An Optimization Model to Estimate the Air Travel Demand
for the United States (2014)

Worldwide, air travel demand has greatly increased and historical travel
demand data is essential for air transportation planning, policy-making and
market evaluation. However, historical air travel demand is not always
available or complete and oftentimes must be estimated. To address this
problem, we present a non-linear optimization model to estimate the historical
air travel demand between origin and destination (OD) airports in the
United States (US). In contrast to existing models, our model estimates
itinerary-level OD demand served by air carriers while considering travelers'
choice behaviors. The model formulation is based on a logit model along with
observed data. To consider travelers' choice behaviors, an observed utility
is assigned to each itinerary. The utility is a function of factors such as
fare, flight time, number of connections, and departure and arrival times.

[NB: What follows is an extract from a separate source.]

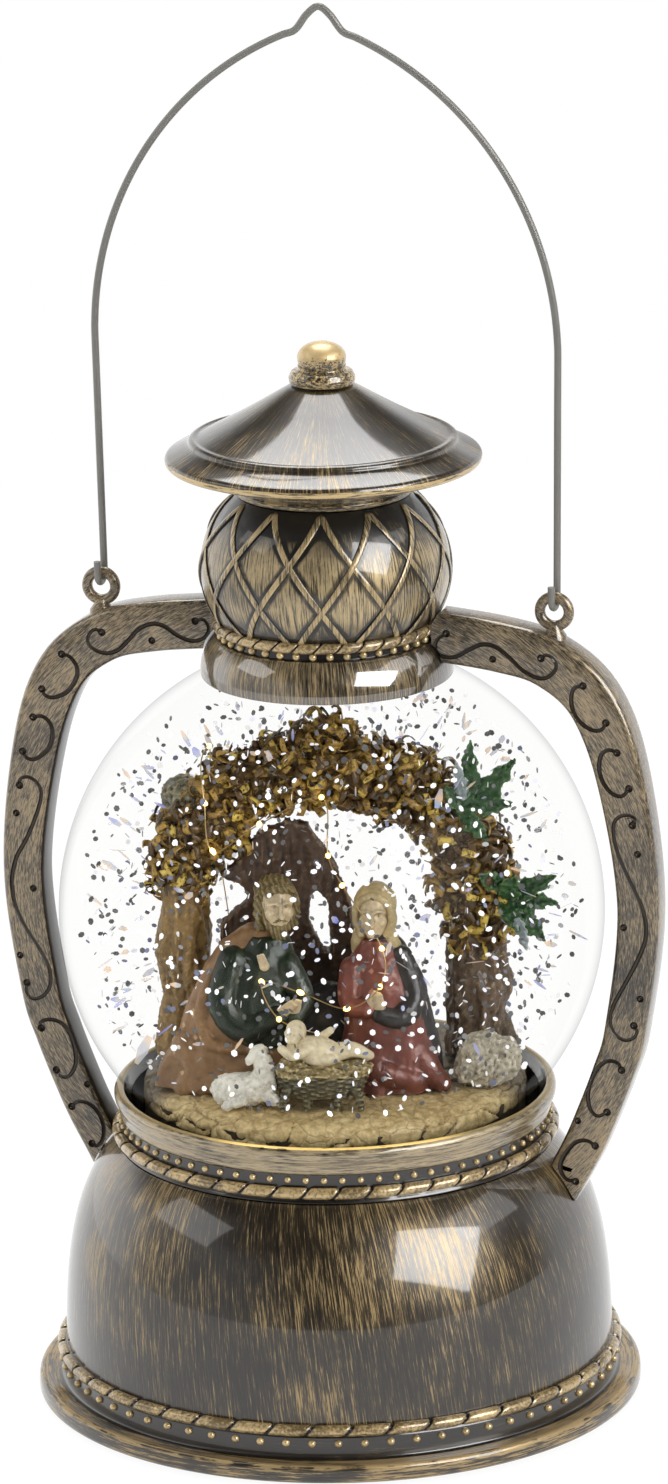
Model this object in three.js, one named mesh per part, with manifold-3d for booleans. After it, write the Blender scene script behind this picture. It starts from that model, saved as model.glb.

Travelers between an OD pair are assumed to choose itineraries that have
maximum utility. In the optimal solution, the demand between an OD pair
distributes among the itineraries connecting the OD pair by a logit model.
An evolutionary strategy is used to calibrate the model parameters such that
the model estimates match sample results from the Airline Origin and
Destination Survey as close as possible. This method solves a least square
parameter estimation model and our model iteratively until the parameter
estimation is stabilized. To make the demand estimation consistent with
observed data, the statistics from the Airline Origin and Destination Survey,
T100 Domestic Market data, and Official Airline Guide are used to create the
constraints in the model. An efficient iterative balancing algorithm is used
to solve the optimization model. The algorithm iteratively maximizes the dual
of the model along directions defined by unit vectors and keeps some first
order optimality conditions satisfied. We applied the model to estimate the
travel demand served by seven major US carriers in a la- ge-size US network.
The network contains 457 airports and about 200,000 itineraries. We compared
with our estimation results with the statistics from the American Travel
Survey. The comparisons are done at national level and state level
respectively. Our comparisons suggest that the demand estimation produced by
our model is generally consistent with those statistics.